==== INFORMATION SUPPLIED
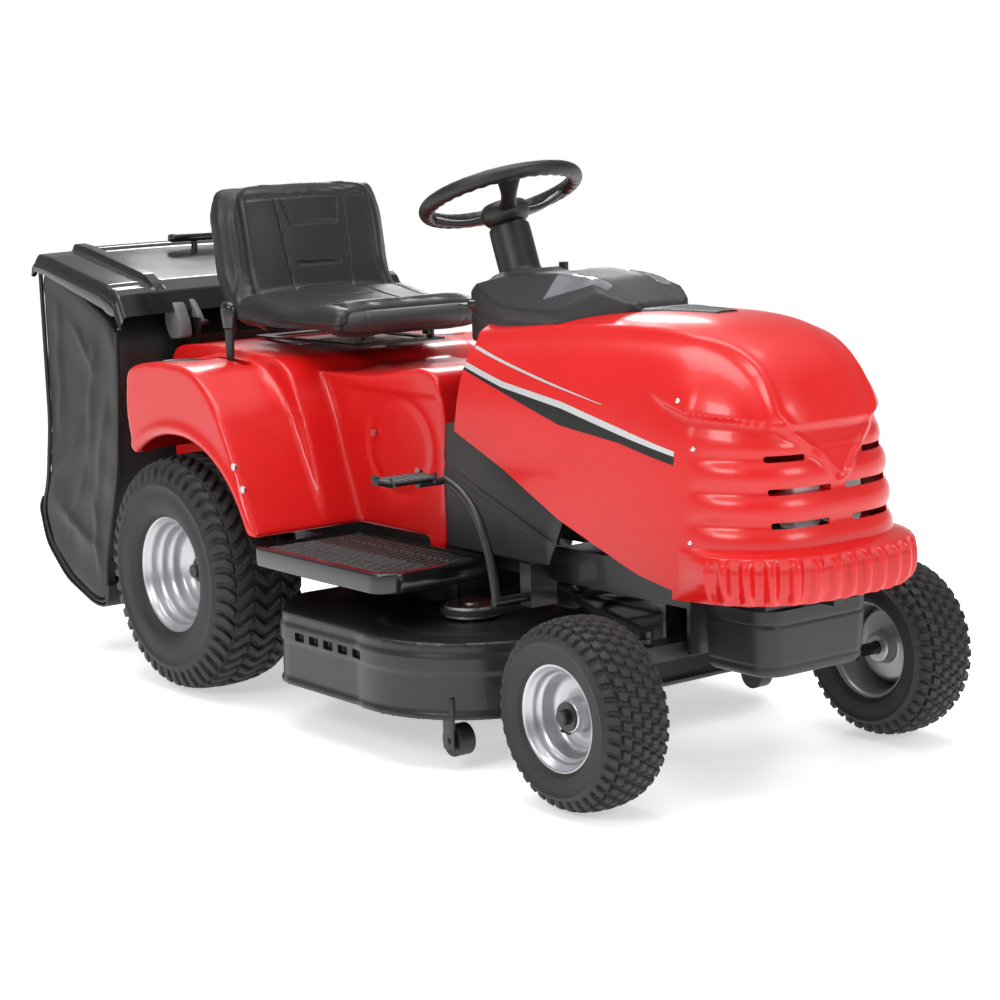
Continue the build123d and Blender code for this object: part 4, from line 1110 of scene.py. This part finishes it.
# ---------------------------------------------------------------- rear body
def make_fender():
    centre = rounded([(-0.282, 0.30), (-0.282, 0.655), (-0.120, 0.668), (0.150, 0.652), (0.205, 0.56),
        (0.255, 0.42), (0.285, 0.338), (0.285, 0.30)], 0.05, steps=8)
    flare = rounded([(-0.190, 0.50), (-0.182, 0.626), (-0.130, 0.642), (-0.040, 0.650), (0.075, 0.642),
        (0.150, 0.585), (0.215, 0.470), (0.285, 0.338), (0.285, 0.30), (-0.05, 0.30)], 0.06, steps=8)
    tunnel = rounded([(0.080, 0.30), (0.080, 0.628), (0.330, 0.628), (0.500, 0.655), (0.545, 0.640),
        (0.566, 0.520), (0.548, 0.30)], 0.04, steps=8)
    body = raw("rear_body", prism(centre, -0.236, 0.236))
    boolean(body, prism(flare, -0.400, 0.400), "UNION")
    boolean(body, prism(tunnel, -0.160, 0.160), "UNION")

    def shrink(outline, amount):
        middle = outline.mean(0)
        span = (outline.max(0) - outline.min(0)) / 2
        return middle + (outline - middle) * (1 - amount / span) - np.array((0, amount))

    boolean(body, prism(shrink(centre, 0.012), -0.224, 0.224))
    boolean(body, prism(shrink(flare, 0.012), -0.386, 0.386))
    boolean(body, prism(shrink(tunnel, 0.012), -0.148, 0.148))
    for hand in (-1, 1):
        arch = revolve([(0.0, 0.236), (0.278, 0.236), (0.272, 0.42), (0.0, 0.42)], (0, 0, REAR_RADIUS),
            (0, hand, 0), 96)
        boolean(body, arch)
    boolean(body, block((-0.40, -0.5, 0.20), (0.5, 0.5, 0.338)))
    for hand in (-1, 1):
        boolean(body, bevelled(block((-0.300, hand * 0.186 - 0.010, 0.590),
            (-0.226, hand * 0.186 + 0.010, 0.70)), 0.003))
    remeshed(body, 0.0045, 10)
    points, out = coordinates(body), normals(body)
    x, y, z = points.T
    side = np.abs(y)
    radius = np.hypot(x, z - 0.235)
    angle = np.arctan2(z - 0.235, x)
    lip = smooth(0.384, 0.394, side) * bump(radius, 0.288, 0.012) * smooth(0.30, 0.5, angle) * smooth(2.6,
        2.3, angle)
    outward = np.sign(y)
    points[:, 1] += outward * 0.006 * lip
    valley_radius = 0.395
    valley = bump(radius, valley_radius, 0.010) * smooth(0.236, 0.262, side) * smooth(0.395, 0.30, side)
    points += out * (-0.004 * valley * smooth(0.2, 0.5, out[:, 2]))[:, None]
    tray = smooth(1.0, 0.86, np.hypot((x + 0.085) / 0.062, (side - 0.315) / 0.050)) * smooth(0.5, 0.8,
        out[:, 2]) * (z > 0.60)
    points[:, 2] -= 0.012 * tray
    crease = bump(z, 0.560 - 0.12 * (x - 0.05), 0.006) * smooth(0.230, 0.234, side) * smooth(0.26, 0.24,
        side)
    points[:, 1] -= outward * 0.002 * crease
    scallop = bump(np.hypot((x - 0.42) / 0.10, (z - 0.50) / 0.09), 1.0, 0.10) * smooth(0.150, 0.158,
        side) * smooth(0.17, 0.162, side)
    points[:, 1] -= outward * 0.0025 * scallop
    step = smooth(0.604, 0.600, z) * smooth(0.152, 0.158, side) * smooth(0.17, 0.162, side) * smooth(0.24,
        0.30, x)
    points[:, 1] -= outward * 0.003 * step
    move_points(body, points)
    soft = body.modifiers.new("soft", "SMOOTH")
    soft.iterations = 2
    evaluated(body)
    slot = bevelled(block((-0.060, -0.273, 0.60), (0.060, -0.251, 0.70)), 0.006)
    boolean(body, slot)
    shift_into_frame(body)
    finish_piece(body, RED, "chassis", ("fender_body",), 50)
    trays = []
    for hand in (-1, 1):
        ring = [(0.0, 0.001), (0.80, 0.0012), (0.93, 0.0016), (0.985, 0.0035), (1.0, 0.0020),
            (0.98, -0.003), (0.0, -0.003)]
        dish = revolve(ring, (0, 0, 0), (0, 0, 1), 64)
        p = dish[0] * np.array((0.056, 0.044, 1)) + np.array((-0.085, hand * 0.315, 0.6385))
        trays.append((p, dish[1]))
    piece("rear_body_trays", *joined(trays), PLASTIC, "chassis", "black_plastic", smooth_angle=40)
    liner = [block((-0.284, -0.230, 0.345), (-0.270, -0.150, 0.56)),
        block((-0.284, 0.150, 0.345), (-0.270, 0.230, 0.56))]
    piece("rear_body_liner", *joined([bevelled(b, 0.004) for b in liner]), PLASTIC, "chassis",
        "black_plastic")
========
• OBJECTIVE:
From the listing above, reproduce all the lines exactly.

• CORRECT RESULT:
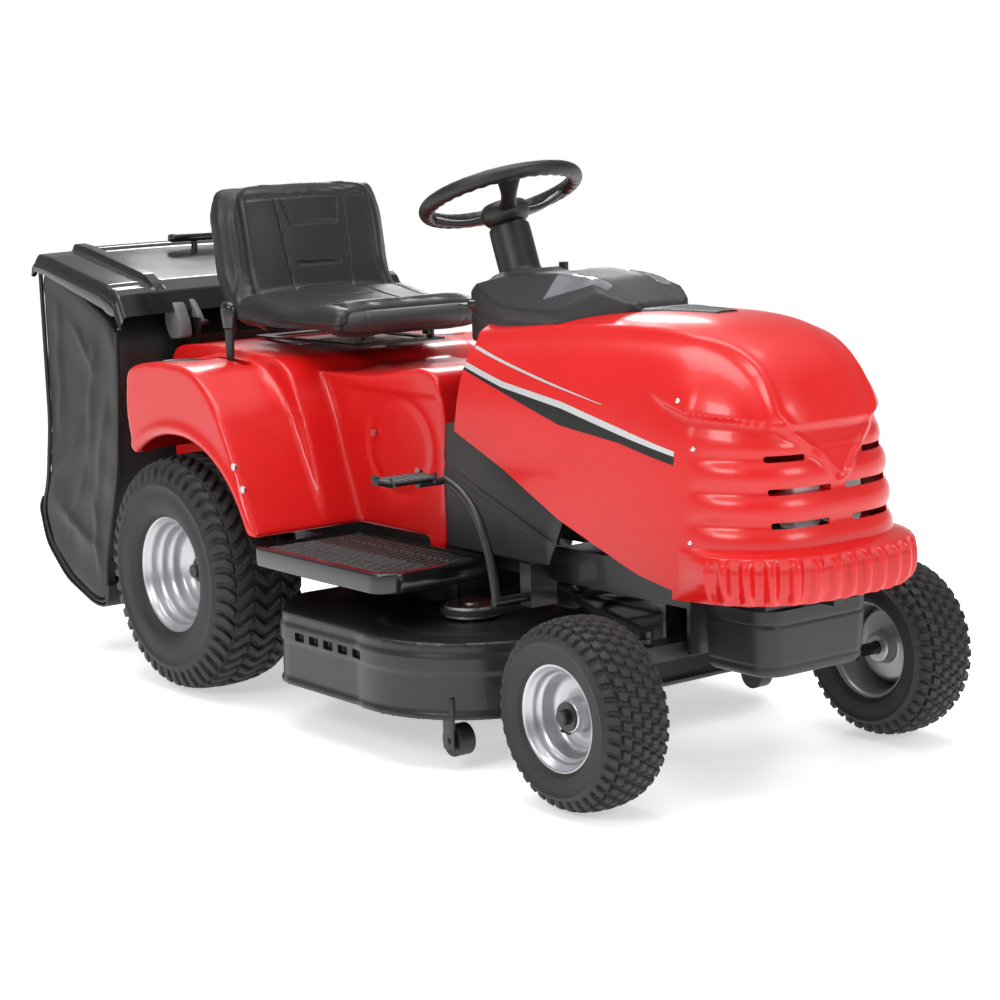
Continue the build123d and Blender code for this object: part 4, from line 1110 of scene.py. This part finishes it.
# ---------------------------------------------------------------- rear body
def make_fender():
    centre = rounded([(-0.282, 0.30), (-0.282, 0.655), (-0.120, 0.668), (0.150, 0.652), (0.205, 0.56),
        (0.255, 0.42), (0.285, 0.338), (0.285, 0.30)], 0.05, steps=8)
    flare = rounded([(-0.190, 0.50), (-0.182, 0.626), (-0.130, 0.642), (-0.040, 0.650), (0.075, 0.642),
        (0.150, 0.585), (0.215, 0.470), (0.285, 0.338), (0.285, 0.30), (-0.05, 0.30)], 0.06, steps=8)
    tunnel = rounded([(0.080, 0.30), (0.080, 0.628), (0.330, 0.628), (0.500, 0.655), (0.545, 0.640),
        (0.566, 0.520), (0.548, 0.30)], 0.04, steps=8)
    body = raw("rear_body", prism(centre, -0.236, 0.236))
    boolean(body, prism(flare, -0.400, 0.400), "UNION")
    boolean(body, prism(tunnel, -0.160, 0.160), "UNION")

    def shrink(outline, amount):
        middle = outline.mean(0)
        span = (outline.max(0) - outline.min(0)) / 2
        return middle + (outline - middle) * (1 - amount / span) - np.array((0, amount))

    boolean(body, prism(shrink(centre, 0.012), -0.224, 0.224))
    boolean(body, prism(shrink(flare, 0.012), -0.386, 0.386))
    boolean(body, prism(shrink(tunnel, 0.012), -0.148, 0.148))
    for hand in (-1, 1):
        arch = revolve([(0.0, 0.236), (0.278, 0.236), (0.272, 0.42), (0.0, 0.42)], (0, 0, REAR_RADIUS),
            (0, hand, 0), 96)
        boolean(body, arch)
    boolean(body, block((-0.40, -0.5, 0.20), (0.5, 0.5, 0.338)))
    for hand in (-1, 1):
        boolean(body, bevelled(block((-0.300, hand * 0.186 - 0.010, 0.590),
            (-0.226, hand * 0.186 + 0.010, 0.70)), 0.003))
    remeshed(body, 0.0045, 10)
    points, out = coordinates(body), normals(body)
    x, y, z = points.T
    side = np.abs(y)
    radius = np.hypot(x, z - 0.235)
    angle = np.arctan2(z - 0.235, x)
    lip = smooth(0.384, 0.394, side) * bump(radius, 0.288, 0.012) * smooth(0.30, 0.5, angle) * smooth(2.6,
        2.3, angle)
    outward = np.sign(y)
    points[:, 1] += outward * 0.006 * lip
    valley_radius = 0.395
    valley = bump(radius, valley_radius, 0.010) * smooth(0.236, 0.262, side) * smooth(0.395, 0.30, side)
    points += out * (-0.004 * valley * smooth(0.2, 0.5, out[:, 2]))[:, None]
    tray = smooth(1.0, 0.86, np.hypot((x + 0.085) / 0.062, (side - 0.315) / 0.050)) * smooth(0.5, 0.8,
        out[:, 2]) * (z > 0.60)
    points[:, 2] -= 0.012 * tray
    crease = bump(z, 0.560 - 0.12 * (x - 0.05), 0.006) * smooth(0.230, 0.234, side) * smooth(0.26, 0.24,
        side)
    points[:, 1] -= outward * 0.002 * crease
    scallop = bump(np.hypot((x - 0.42) / 0.10, (z - 0.50) / 0.09), 1.0, 0.10) * smooth(0.150, 0.158,
        side) * smooth(0.17, 0.162, side)
    points[:, 1] -= outward * 0.0025 * scallop
    step = smooth(0.604, 0.600, z) * smooth(0.152, 0.158, side) * smooth(0.17, 0.162, side) * smooth(0.24,
        0.30, x)
    points[:, 1] -= outward * 0.003 * step
    move_points(body, points)
    soft = body.modifiers.new("soft", "SMOOTH")
    soft.iterations = 2
    evaluated(body)
    slot = bevelled(block((-0.060, -0.273, 0.60), (0.060, -0.251, 0.70)), 0.006)
    boolean(body, slot)
    shift_into_frame(body)
    finish_piece(body, RED, "chassis", ("fender_body",), 50)
    trays = []
    for hand in (-1, 1):
        ring = [(0.0, 0.001), (0.80, 0.0012), (0.93, 0.0016), (0.985, 0.0035), (1.0, 0.0020),
            (0.98, -0.003), (0.0, -0.003)]
        dish = revolve(ring, (0, 0, 0), (0, 0, 1), 64)
        p = dish[0] * np.array((0.056, 0.044, 1)) + np.array((-0.085, hand * 0.315, 0.6385))
        trays.append((p, dish[1]))
    piece("rear_body_trays", *joined(trays), PLASTIC, "chassis", "black_plastic", smooth_angle=40)
    liner = [block((-0.284, -0.230, 0.345), (-0.270, -0.150, 0.56)),
        block((-0.284, 0.150, 0.345), (-0.270, 0.230, 0.56))]
    piece("rear_body_liner", *joined([bevelled(b, 0.004) for b in liner]), PLASTIC, "chassis",
        "black_plastic")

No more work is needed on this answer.